Main Outcomes and Measures
Adiposity, measured via anthropometry and dual-energy x-ray absorptiometry. For a subset of 479 adolescents with blood samples, cardiometabolic risk scores were computed as the mean of 5 sex- and cohort-specific z scores for waist circumference, systolic blood pressure, inversely scaled high-density lipoprotein cholesterol, and log-transformed triglycerides and homeostatic model of insulin resistance.

Results
Among the 804 adolescents in the study, 418 were girls and 386 were boys, with a mean (SD) age of 13.2 (0.9) years. In multivariable models adjusted for age, puberty, season, and sociodemographics, associations of chronotype and social jet lag with adiposity varied by sex. For girls, greater evening preference was associated with a 0.58-cm (95% CI, 0.12-1.03 cm; P = .04 for interaction) higher waist circumference and 0.16 kg/m2 (95% CI, 0.01-0.31 kg/m2; P = .03 for interaction) higher fat mass index as measured by dual-energy x-ray absorptiometry; each hour of social jet lag was associated with a 1.19-cm (95% CI, 0.04-2.35 cm; P = .21 for interaction) higher waist circumference and 0.45 kg/m2 (95% CI, 0.09-0.82 kg/m2; P = .01 for interaction) higher fat mass index as measured by dual-energy x-ray absorptiometry. Associations of social jet lag and evening chronotypes persisted for many measures of adiposity after adjustment for sleep duration and other lifestyle behaviors.
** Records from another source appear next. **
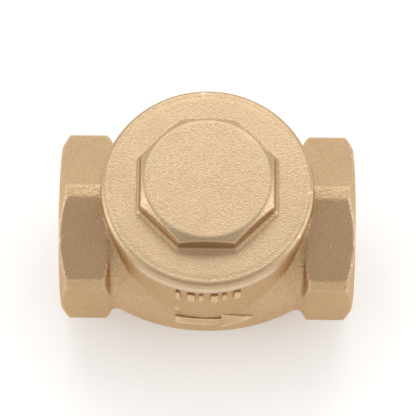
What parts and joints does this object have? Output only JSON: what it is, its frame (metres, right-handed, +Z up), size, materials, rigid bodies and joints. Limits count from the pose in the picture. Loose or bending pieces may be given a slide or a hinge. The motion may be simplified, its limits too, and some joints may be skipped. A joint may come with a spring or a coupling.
{
  "type": "swing check valve",
  "caption": "Cast brass horizontal swing check valve with hexagonal female threaded ends, a screwed octagonal cap and a rubber-faced clapper hung on a hinge pin.",
  "frame": {"origin": "centre of the valve's footprint, on the plane of the two bottom corner flats that it stands on; the flow axis is 17.75 mm above it", "axes": "+X is the flow direction, towards the outlet; +Z is up, towards the cap; +Y is the side with the hinge-pin plug"},
  "size_m": [0.056, 0.0408, 0.042],
  "materials": {
    "cast_brass": "sand-blasted casting and forging skin, matte with a fine grain",
    "turned_brass": "turned, satin",
    "nitrile_rubber": "matte moulded rubber",
    "fibre_gasket": "pressed fibre sheet, matte",
    "copper_washer": "soft annealed copper, satin"
  },
  "bodies": {
    "casting": {"valve_body": "cast_brass", "hinge_pin": "turned_brass", "pin_plug": "turned_brass", "pin_plug_washer": "copper_washer"},
    "gasket_ring": {"cap_gasket": "fibre_gasket"},
    "screwed_cap": {"cap": "cast_brass"},
    "clapper": {"clapper_arm": "cast_brass"},
    "disc_assembly": {"clapper_disc": "turned_brass", "disc_facing": "nitrile_rubber", "facing_washer": "turned_brass", "facing_screw": "turned_brass", "disc_washer": "turned_brass", "disc_nut": "turned_brass", "disc_split_pin": "turned_brass"}
  },
  "joints": [
    {"name": "clapper_swing", "type": "hinge", "parent": "casting", "child": "clapper", "pos_m": [-0.0064, 0, 0.02665], "axis": [0, -1, 0], "range_deg": [0, 78]},
    {"name": "disc_spin", "type": "hinge", "parent": "clapper", "child": "disc_assembly", "pos_m": [-0.0039, 0, 0.01545], "axis": [1, 0, 0], "continuous": true},
    {"name": "cap_lift", "type": "slide", "parent": "casting", "child": "gasket_ring", "axis": [0, 0, 1], "range_m": [0, 0.0054]},
    {"name": "cap_turn", "type": "hinge", "parent": "gasket_ring", "child": "screwed_cap", "pos_m": [0, 0, 0.03409], "axis": [0, 0, 1], "range_deg": [0, 1297]}
  ],
  "couplings": [
    {"joint": "cap_turn", "follows": "cap_lift", "rad_per_m": 4188.8}
  ]
}
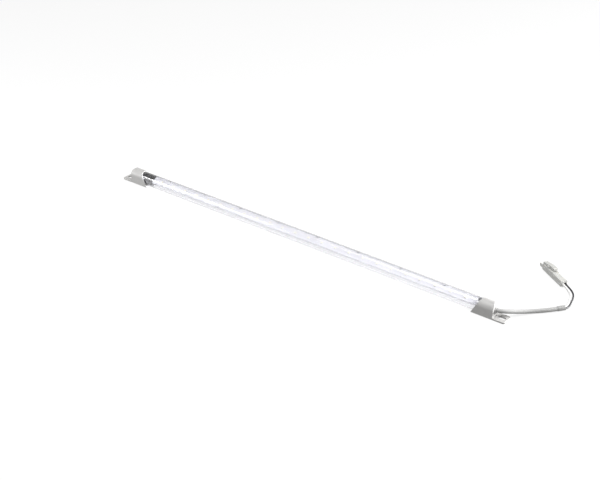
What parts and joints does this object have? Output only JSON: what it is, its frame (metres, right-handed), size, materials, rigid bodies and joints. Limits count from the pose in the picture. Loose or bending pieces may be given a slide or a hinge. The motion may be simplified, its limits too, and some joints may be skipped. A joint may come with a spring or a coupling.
{
  "type": "led light bar",
  "caption": "Slim light bar: an arched clear tube over an LED board, grey end caps with slotted screw ears, and a short lead ending in a latching plug.",
  "frame": {"origin": "middle of the flat plane under the two end caps, on the bar's centre line", "axes": "+X along the bar towards the end with the lead, +Y across the bar towards the side that the lead swings to, +Z out of the mounting plane, the way the light leaves"},
  "size_m": [0.6225, 0.1405, 0.0186],
  "materials": {
    "cap_plastic": "injection-moulded light grey plastic, satin",
    "clear_plastic": "extruded clear polycarbonate, polished",
    "clear_resin": "clear poured silicone resin",
    "dark_foam": "dark closed-cell silicone foam",
    "gasket_rubber": "soft grey silicone rubber",
    "board_laminate": "white solder mask over glass-epoxy laminate",
    "led_package": "white moulded package with yellow phosphor window",
    "resistor_body": "black glazed chip with tinned ends",
    "grommet_rubber": "moulded light grey rubber",
    "white_nylon": "natural white nylon",
    "lead_jacket": "light grey flexible PVC cable jacket",
    "lead_sleeve": "light grey heat-shrink sleeve",
    "black_insulation": "black PVC wire insulation, satin",
    "white_insulation": "white PVC wire insulation, satin",
    "solder": "bright tin solder",
    "tin_plate": "tin-plated brass"
  },
  "bodies": {
    "lamp": {"left_end_cap": "cap_plastic", "right_end_cap": "cap_plastic", "left_gasket": "gasket_rubber", "right_gasket": "gasket_rubber", "clear_tube": "clear_plastic", "board_potting": "clear_resin", "end_dam": "dark_foam", "led_board": "board_laminate", "led_01": "led_package", "led_02": "led_package", "led_03": "led_package", "led_04": "led_package", "led_05": "led_package", "led_06": "led_package", "led_07": "led_package", "led_08": "led_package", "led_09": "led_package", "led_10": "led_package", "led_11": "led_package", "led_12": "led_package", "led_13": "led_package", "led_14": "led_package", "led_15": "led_package", "led_16": "led_package", "led_17": "led_package", "led_18": "led_package", "led_19": "led_package", "led_20": "led_package", "led_21": "led_package", "led_22": "led_package", "led_23": "led_package", "led_24": "led_package", "resistor_1": "resistor_body", "resistor_2": "resistor_body", "resistor_3": "resistor_body", "resistor_4": "resistor_body", "resistor_5": "resistor_body", "resistor_6": "resistor_body", "resistor_7": "resistor_body", "resistor_8": "resistor_body", "cable_grommet": "grommet_rubber", "strain_tie": "white_nylon", "lead_jacket": "lead_jacket", "lead_sleeve": "lead_sleeve", "wire_black": "black_insulation", "wire_white": "white_insulation", "board_wire_black": "black_insulation", "board_wire_white": "white_insulation", "solder_joint_1": "solder", "solder_joint_2": "solder", "plug_housing": "white_nylon", "plug_contact_1": "tin_plate", "plug_contact_2": "tin_plate"},
    "latch": {"plug_latch": "white_nylon"}
  },
  "joints": [
    {"name": "latch_rock", "type": "hinge", "parent": "lamp", "child": "latch", "pos_m": [0.28057, 0.11934, 0.0095], "axis": [0.5432, 0.8396, 0], "range_deg": [0, 10], "stiffness_Nm_per_rad": 0.15}
  ]
}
By contrast, no associations were observed in boys. There were no associations with the cardiometabolic risk score for either sex, although statistical power was low for this outcome.

Conclusions and Relevance
Evening chronotypes and social jet lag were associated with greater adiposity in adolescent girls but not adolescent boys. Interventions aimed at improving sleep schedules may be useful for obesity prevention, especially in girls.